1. The War of Art by Steven Pressfield
Why: This book is all about overcoming the inevitable obstacles that stand in the way of creative success — but it can also apply to everything, not just artistic endeavors. Definitely a useful companion for when you start questioning your college major and feel overwhelmed by finals.
2. A Field Guide to Getting Lost by Rebecca Solnit
Why: The collection of essays is centered around self-discovery and explores the idea of enjoying being lost. Because, yes, life outside high school is no doubt confusing, but there’s also a lot of beauty in not knowing what lies in store.
3. The Alchemist by Paulo Coelho
Why: It’s a famously beloved, magical story about a boy who follows his dreams and discovers more about himself along the way. Graduating high school is a huge and exciting accomplishment, so why not celebrate by reading a beautiful, feel-good fable that will get you excited about the unknown ahead?
4. Daring Greatly by Dr. Brené Brown
Why: If high school was all about trying to fit in, the rest of adult life should be about taking risks and shedding that crippling fear of failure we all had when we were 16 and weren’t sure if we should join drama club or not. If there’s any book that proves making mistakes is the only road to success, it’s this one.

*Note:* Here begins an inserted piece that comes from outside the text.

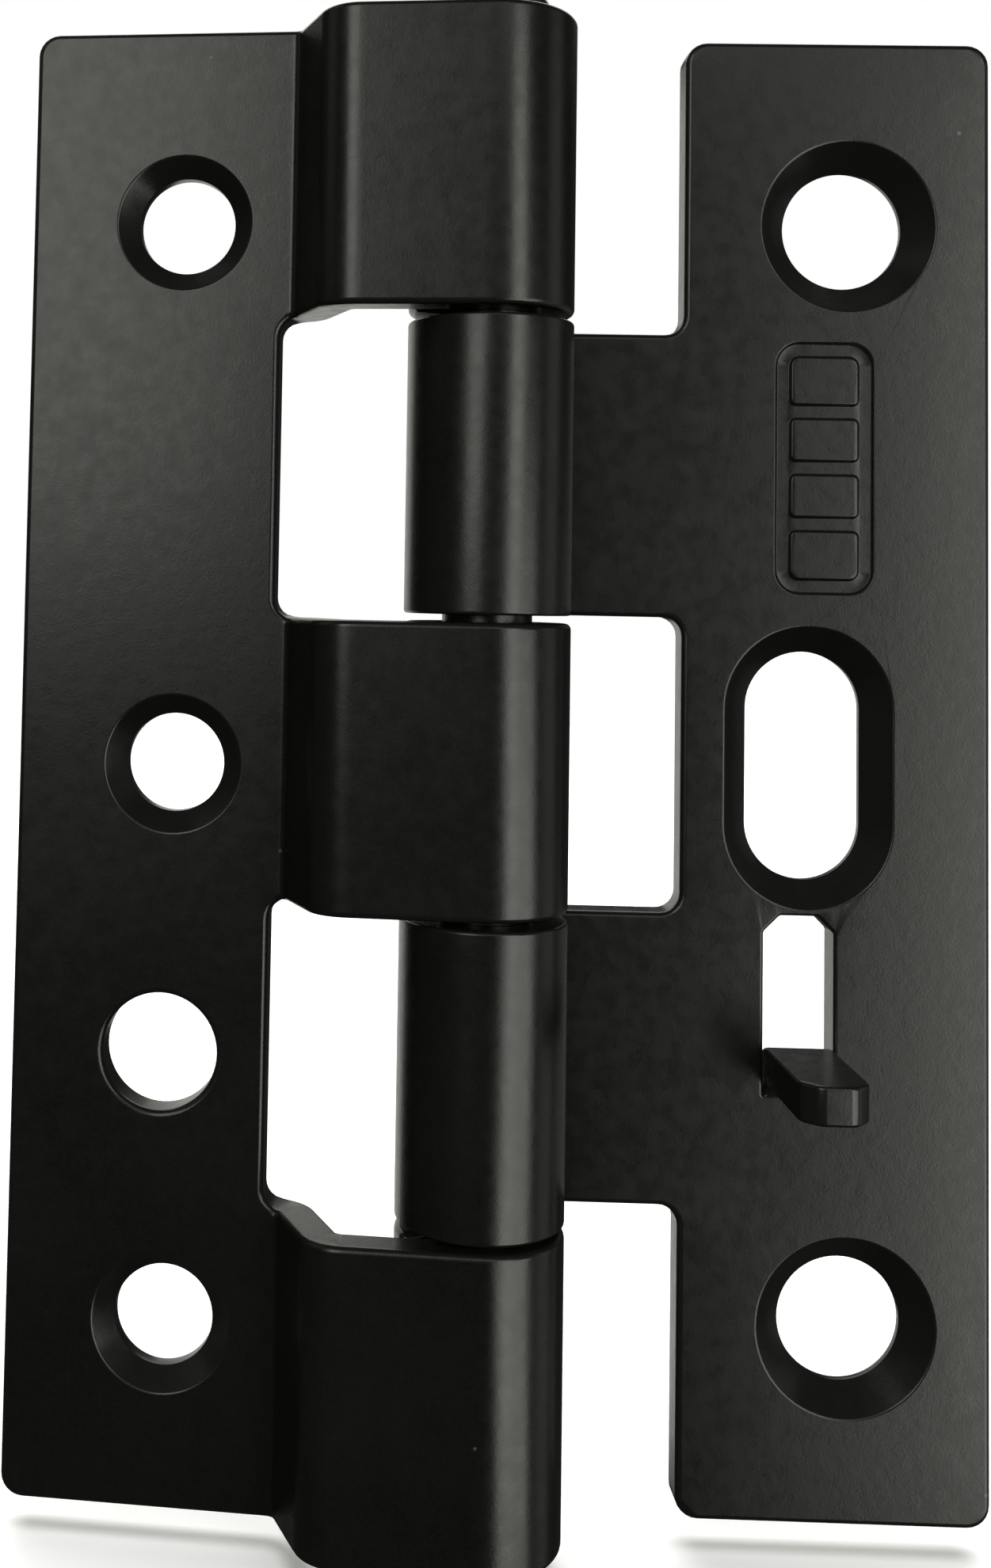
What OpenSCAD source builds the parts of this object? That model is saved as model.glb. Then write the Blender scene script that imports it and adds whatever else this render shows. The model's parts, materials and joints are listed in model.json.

5. Fangirl by Rainbow Rowell
Why: It’s a lighthearted story of a girl who harbors an obsession for a fictional equivalent of the Harry Potter franchise, and is given a rude awakening when she heads off to college and starts to feel pressure to let go of her passion. Whether you belong to a fandom or not, the novel smartly approaches the topic of moving on from the things we’ve always loved, which is no doubt a huge part of every newly graduated high schooler’s life.
6. The Secret History by Donna Tartt
Why: Chances are, your upcoming college experience won’t turn into a psychological thriller involving on-campus murders and a clique of extreme social misfits (though who knows, really?). But reading Tartt’s lengthy novel will do more than simply entertain — the main characters deal with adjusting to life in a small college and try to figure themselves out, making it relatable to any incoming freshman.
7. The Rules of Attraction by Bret Easton Ellis
Why: Yet another book set in an posh liberal arts college, this one deals with three emotionally confused students who find themselves drawn into a romantic triangle that further magnifies their anxieties about their futures. The tone is both biting and comical, commenting on the mess of feelings and fears many college students try to wade through.
8. Letters to a Young Poet by Rainer Maria Rilke
Why: Like the title suggests, this book is comprised of letters addressed to a young aspiring poet that give advice ranging from how to unlock creativity to how to open up and embrace love. Poet or not, there are lessons in here for every young person facing a new world.
9. The Unbearable Lightness of Being by Milan Kundera
Why: This lauded novel reads almost like a collection of sketches rather than in-depth analyses of the characters, offering a philosophical look into the power dynamics of relationships. It’s a stunning meditation on life, and it’ll make you wonder why it was never on your high school reading list to begin with.
10. Wise Blood by Flannery O’Connor
Why: Although the protagonist is older than the average high school graduate — and, oh yeah, is also a prophet — his struggles and meditations on self-discovery and redemption make this a worthwhile and rich novel to read while being introduced to a new chapter of life.
12. The Moviegoer by Walker Percy
Why: It’s a tale of an emotionally detached stockbroker who tries to find meaning and beauty in an increasingly shallow world by going to movies alone and trying to come to terms with his existential crisis. Definitely a good read before entering post-high school life and trying to figure out your career/goals/ultimate dreams.
14. Lucky Jim by Kingsley Amis
Why: Told from the perspective of a professor rather than a student, this novel navigates through a stuffy campus and provides a clever, intensely satirical take on postwar British university life that proves to be applicable to everyone who’s ever dealt with pretentious classmates.
15. The Mysteries of Pittsburgh by Michael Chabon
Why: It’s the ultimate coming-of-age story, often compared to high school reading list favorites The Great Gatsby and The Catcher in the Rye, and walks through the life of a boy who’s sorting through complex relationships with his father, his friends, and, most importantly, himself.
16. The Savage Detectives: A Novel by Roberto Bolaño
Why: Besides being a must-read for anyone studying Spanish, this layered book poignantly addresses the many madnesses one faces in life, playing around with style and structure in ways that deviate from the books read in high school.